Automated loan application systems have been in use for some time now. Most of them seem rule-based with manually encoded rules, with unknown amount of the decision making process relying on Machine Learning. Some use Machine Learning extensively to derive credit decisions from a large array of weak hints, like online behavior, hobbies etc.

The data driven predictor isn’t any more discriminatory than it is fair. If the user knows how it is used, it can be anything. Therein lies the dilemma: conservative historical data-based prediction might reduce the risk to the creditor and to the general public from a possible bailout, but it might work to maintain and amplify existing prejudices. The creditor might miss some business opportunities from emerging client base and new sectors due to it’s overreliance on historical data. A predictor de-emphasizing historical data that makes positive credit decisions in unknown circumstances creates a risk of unknown size.

There are some unknowns in autonomous financial decision making systems, some of which might make the financial sector ever more volatile and increase risk.
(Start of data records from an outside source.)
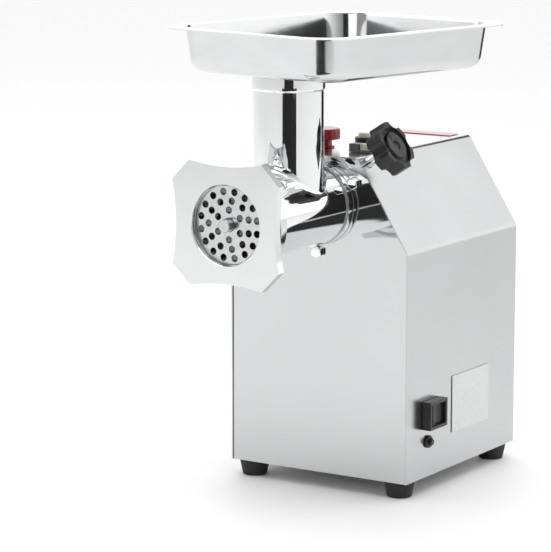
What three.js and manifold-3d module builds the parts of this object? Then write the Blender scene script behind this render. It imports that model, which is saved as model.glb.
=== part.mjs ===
// Counter-top electric meat grinder with a size 12 cutting head.
// Millimetres, +Z up. The object is built with the front panel at Y = 0, the feet on Z = 0 and the
// width centred on X = 0; the last lines move it so that its box is centred over the origin.
import * as THREE from 'three';
import { mergeVertices } from 'three/addons/utils/BufferGeometryUtils.js';
import Module from 'manifold-3d';

const wasm = await Module();
wasm.setup();

// ---- driving dimensions ----------------------------------------------------------------------
const TOUCH_GAP = 0.3;            // between pieces that touch
const RUNNING_GAP = 0.4;          // between pieces that move past each other

// housing
const BODY_WIDTH = 180;
const BODY_DEPTH = 198;
const BODY_HEIGHT = 281;          // bottom edge to the flat top
const SHOULDER_DROP = 79;         // flat top down to the shoulder bend
const TOP_WIDTH = 80;
const COVER_SHEET = 1.2;
const PANEL_SHEET = 1.5;
const PANEL_SETBACK = 1;          // cover edge stands proud of the front and rear panels
const FOOT_HEIGHT = 14.5;
const FOOT_TOP_RADIUS = 13.8;
const FOOT_BOTTOM_RADIUS = 11;
const FOOT_INSET = 15;            // foot centre from the side, front and rear faces
const FOOT_SCREW_RADIUS = 2;
const FOOT_SCREW_HEAD = 4.4;
const VENT_COUNT = 7;
const VENT_PITCH = 11;
const VENT_WIDTH = 3.6;
const VENT_LENGTH = 90;

// grinding head, along Y
const PLATE_RADIUS = 34.8;        // 70 mm plate
const PLATE_THICKNESS = 8;
const PLATE_HOLE = 3;
const PLATE_RINGS = 3;
const PLATE_FIRST_RING = 12.4;
const PLATE_EDGE_MARGIN = 6.8;    // edge of the plate to the outer ring of holes
const PLATE_FIRST_COUNT = 6;
const PLATE_COUNT_STEP = 5;       // more holes in each ring outwards
const NUT_FACE = 145;             // panel to the front face of the ring nut
const NUT_REACH = 7.1;            // flat side of the nut beyond its skirt
const NUT_CORNER = 17;            // leg of the cut corner
const NUT_SIDE_SAG = 3.6;         // hollow of each side
const NUT_PLATE = 8;
const NUT_LIP = 5.6;
const NUT_DEPTH = 25;
const NUT_HOLD = 1.8;             // lip over the edge of the plate
const NUT_SKIRT_WALL = 3.4;
const MOUTH_WALL = 7.2;           // plate edge to the thread
const BARREL_STEP = 5.8;          // plate edge to the barrel bore
const BARREL_WALL = 5.4;
const KNIFE_MARGIN = 1.8;
const KNIFE_THICKNESS = 9;
const KNIFE_SQUARE = 11;
const KNIFE_HUB = 12;
const PIN_RADIUS = 5.5;
const PIN_PROUD = 2;
const AUGER_CORE = 11;
const AUGER_TURNS = 2.6;
const SHANK_RADIUS = 13;
const DRIVE_SQUARE = 13.4;
const TAIL_RADIUS = 27.6;
const TAIL_LENGTH = 20;           // reach of the head into the nose, behind the panel
const LUG_RADIUS = 4.7;
const LUG_RISE = 12.1;            // lug centre above the barrel
const LUG_ANGLE = 42;             // degrees above the +X side
const LUG_BEHIND_NUT = 8;
const LUG_LENGTH = 14;
const LUG_WEB = 5.2;

// feed tube and pan
const TUBE_FROM_PANEL = 47.4;
const TUBE_RADIUS = 30.1;
const TUBE_WALL = 4.6;
const TUBE_ABOVE_BODY = 73.6;     // flat top of the body to the rim of the tube
const COLLAR_RISE = 1.3;
const COLLAR_HEIGHT = 12;
const PAN_WIDTH = 203;            // over the rim, across
const PAN_LENGTH = 242;           // over the rim, front to back
const PAN_CORNER = 31;
const PAN_WALL_CORNER = 29;
const PAN_RIM = 11;
const PAN_DEPTH = 38.5;
const PAN_SHEET = 1;
const PAN_DRAFT = 4;              // wall leans in by this from the rim to the floor
const PAN_FOLD = 10;              // radius between the wall and the floor
const PAN_SPOUT_BACK = 60.6;      // pan centre behind the tube axis
const PAN_TURN = -10.8;           // degrees; the loose pan stands slightly turned
const SPOUT_LENGTH = 22;

// nose, gearbox and motor
const NOSE_WALL = 7.4;
const NOSE_FRONT = 8;             // nose stands in front of the panel
const NECK_BOLT_OUT = 6.3;        // bolt circle outside the nose
const NECK_FLANGE_EDGE = 5.8;     // flange edge outside the bolt circle
const NECK_BOLT_RADIUS = 3;
const NECK_BOLT_HEAD = 5.7;
const NECK_BOLT_HEAD_HEIGHT = 4.6;
const GEARBOX_FRONT = 22;
const GEARBOX_WALL = 2.8;
const GEARBOX_FRONT_WALL = 10;
const GEARBOX_DEPTH = 38;
const GEARBOX_COVER = 8;
const GEARBOX_HEADROOM = 0.475;   // top of the gearbox under the button sleeves
const GEAR_MODULE = 1.75;
const OUTPUT_TEETH = 31;
const CLUSTER_SMALL_TEETH = 13;
const CLUSTER_LARGE_TEETH = 33;
const PINION_TEETH = 12;
const TIP_CLEARANCE = 1.1;        // largest gear to the inside of the case
const OUTPUT_FACE = 12;
const PRIMARY_FACE = 9;
const OUTPUT_NOSE_RADIUS = 15;
const OUTPUT_REAR_RADIUS = 6.5;
const CLUSTER_PIN_RADIUS = 6;
const MOTOR_SHAFT_RADIUS = 7;
const MOTOR_RADIUS = 56;
const MOTOR_WALL = 3;
const MOTOR_LENGTH = 96;
const ROTOR_RADIUS = 32;
const STATOR_LENGTH = 60;
const CAPACITOR = { x: 50, y: 140, radius: 19, length: 62 };

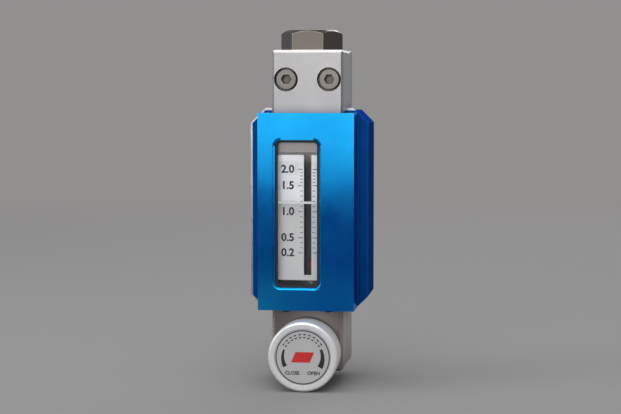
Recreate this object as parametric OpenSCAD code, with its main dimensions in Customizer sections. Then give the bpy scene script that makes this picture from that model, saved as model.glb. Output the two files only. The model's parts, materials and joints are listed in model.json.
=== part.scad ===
/*
Panel-mounted flow control valve with a variable-area flow meter.
Two end blocks are screwed to a back bar. A glass measuring tube with a float stands between
them inside a two-part housing, and a needle valve in the bottom block sets the flow.
Frame: X to the right, Y away from the viewer, Z up. The origin is the centre of the back bar's
rear face, which lies against the panel.
*/

/* [Blocks and bar] */
// Width of the end blocks and the back bar
block_w = 25; // [25:0.5:25.2]
// Depth of the end blocks, front to back
block_d = 25; // [24.5:0.5:27]
// Thickness of the back bar
bar_t = 5; // [4.5:0.5:6]
// Overall height of the blocks and the bar
frame_h = 112; // [111:0.5:114]
// Height of the lower end of the top block
top_block_low = 19.8; // [19:0.1:20.3]
// Height of the upper end of the bottom block
bottom_block_high = -26.5; // [-27:0.1:-25.8]
// Edge chamfer of the blocks
block_chamfer = 0.9; // [0.3:0.1:1.4]

/* [Housing] */
// Width of the front cover
cover_w = 33.5; // [33.5:0.5:36]
// Height of the front cover
cover_h = 68.5; // [68:0.5:72]
// Depth of the front cover
cover_d = 12.5; // [12:0.5:14]
// Thickness of the front cover's front wall
cover_t = 3.5; // [3:0.1:4]
// Width of the rear housing
housing_w = 41; // [40:0.5:46]
// Height of the rear housing
housing_h = 70; // [69:0.5:74]
// Depth of the rear housing
housing_d = 22.5; // [22:0.5:23]
// Corner cut of the rear housing
housing_cut = 4.5; // [2:0.5:6]
// Thickness of the edge strips round the rear housing
strip_t = 1; // [0.6:0.1:1.4]
// How far the edge strips stand out of the rear housing's top and bottom
strip_out = 0.8; // [0.4:0.1:1]

/* [Window and scale] */
// Width of the window
window_w = 15.5; // [12:0.5:16]
// Height of the window
window_h = 51.3; // [46:0.5:53]
// Sideways offset of the window's centre
window_x = -3.1; // [-4:0.1:0]
// Height of the window's centre
window_z = -0.75; // [-2:0.05:1]
// Width of the sight slot in the scale plate
slot_w = 2.7; // [2.4:0.1:3.8]

/* [Measuring tube] */
// Outer diameter of the glass tube
tube_od = 8; // [7:0.1:8.2]
// Length of the glass tube
tube_len = 57; // [56:0.1:57.1]
// Bore radius at the lower end of the tube
tube_bore_low = 1.75; // [1.7:0.01:1.8]
// Bore radius at the upper end of the tube
tube_bore_high = 2.4; // [2.3:0.05:2.6]
// Largest diameter of the float
float_d = 3.2; // [3:0.05:3.25]
// Height of the float
float_h = 4.5; // [4:0.1:5]

/* [Needle valve] */
// Diameter of the knob
knob_d = 24; // [22:0.5:27]
// Length of the knob
knob_l = 12.1; // [11:0.1:14]
// Height of the valve axis
valve_z = -49.2; // [-49.4:0.1:-49]
// Outer diameter of the spindle's threaded part
spindle_d = 4; // [3.6:0.1:4.2]
// Travel of the needle from closed to fully open
needle_travel = 2.5; // [1:0.1:2.5]

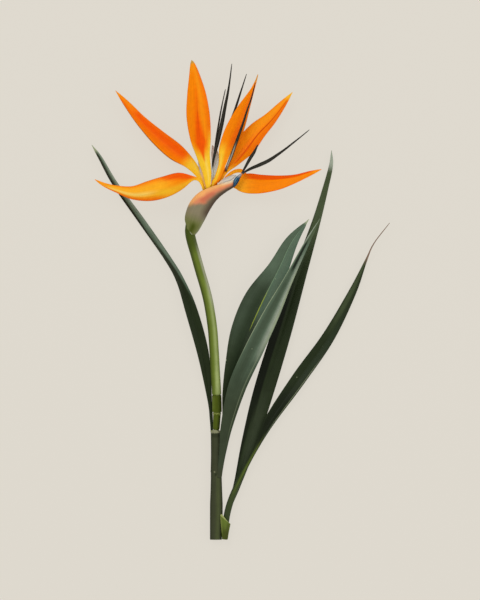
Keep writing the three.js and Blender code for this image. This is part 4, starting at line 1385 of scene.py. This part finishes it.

Nevertheless, a great deal more of relevant information can be properly handled with a Machine Learning based system in a financial environment than could be handled without. Risk-limiting methods can and should be utilized to ensure safe operation of Machine Learning systems and the business operations relying on such systems.

All interested parties should acquire sufficient information regarding automatic and ML-assisted financial decision-making. Those who are interested in developing a predictor or having a predictor developed for them would do well to perform a careful study of the design goals and the options available. A properly designed ML-system fulfills the design goals and can be used in part of financial decision-making process which performs profitably according to regulations and meets the expectations of the stakeholders.